Se protéger : le nouveau défi des propriétaires

Face à cette situation complexe, les propriétaires doivent redoubler de vigilance. Conserver des preuves tangibles de l’état de leur bien, telles que des photos ou des factures de travaux, pourrait s’avérer crucial en cas de contentieux. De plus, en étant proactifs dans l’entretien de leurs biens, même en cas de squat, ils minimisent les risques de se voir reprocher une négligence.

Il est également recommandé aux propriétaires de piscines privées de renforcer leurs mesures de sécurité. L’installation de clôtures, de systèmes d’alarme ou de couvertures de sécurité peut non seulement prévenir les accidents, mais aussi démontrer la diligence du propriétaire en cas de litige.

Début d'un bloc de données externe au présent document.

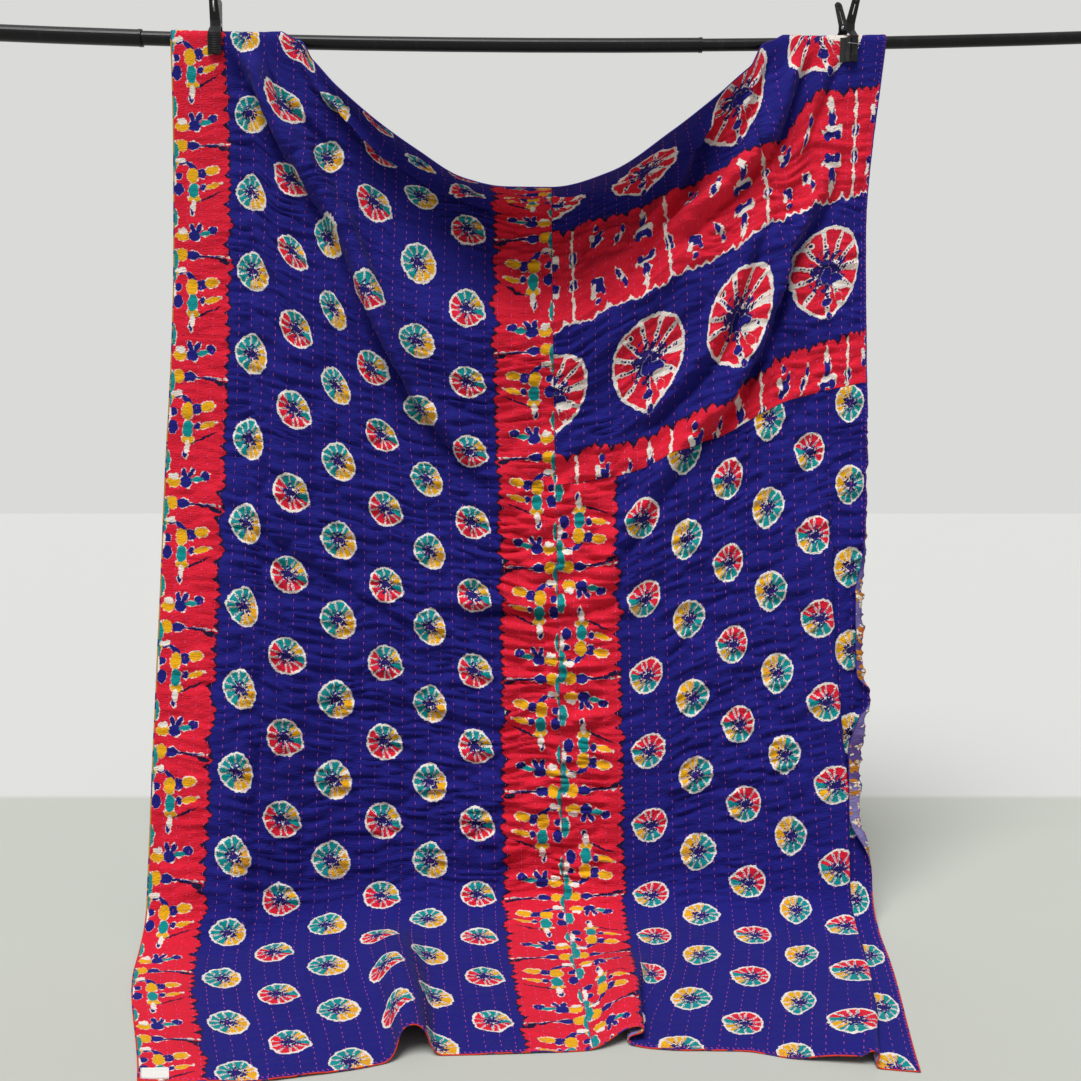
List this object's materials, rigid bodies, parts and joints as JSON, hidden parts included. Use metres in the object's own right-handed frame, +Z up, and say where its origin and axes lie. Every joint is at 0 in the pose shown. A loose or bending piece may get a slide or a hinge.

Une assurance spécifique couvrant les risques liés aux intrusions peut également offrir une protection supplémentaire.

La loi « anti-squat » : une avancée limitée

La récente loi « anti-squat » a introduit des mesures pour faciliter l’expulsion des squatteurs, mais elle ne décharge pas les propriétaires de leur responsabilité en matière d’entretien. En cas de litige, comme celui de Toulouse, la question clé sera de savoir si le propriétaire peut prouver que son bien était en bon état avant l’intrusion.

Cette législation, bien qu’elle représente une avancée pour les droits des propriétaires, laisse encore des zones d’ombre concernant leur responsabilité en cas d’accident. Elle souligne la nécessité d’une réflexion plus approfondie sur l’équilibre entre la protection de la propriété privée et la sécurité des personnes, même en situation d’intrusion illégale.

La « technique de la pizza »
Une tactique utilisée par certains squatteurs consiste à commander une pizza à l’adresse du bien visé avant d’y pénétrer. Le ticket de commande sert ensuite de « preuve » de résidence pour éviter une expulsion immédiate. Cette technique, apparue en Catalogne en 2018, s’est depuis répandue dans d’autres régions, compliquant davantage la tâche des propriétaires et des autorités.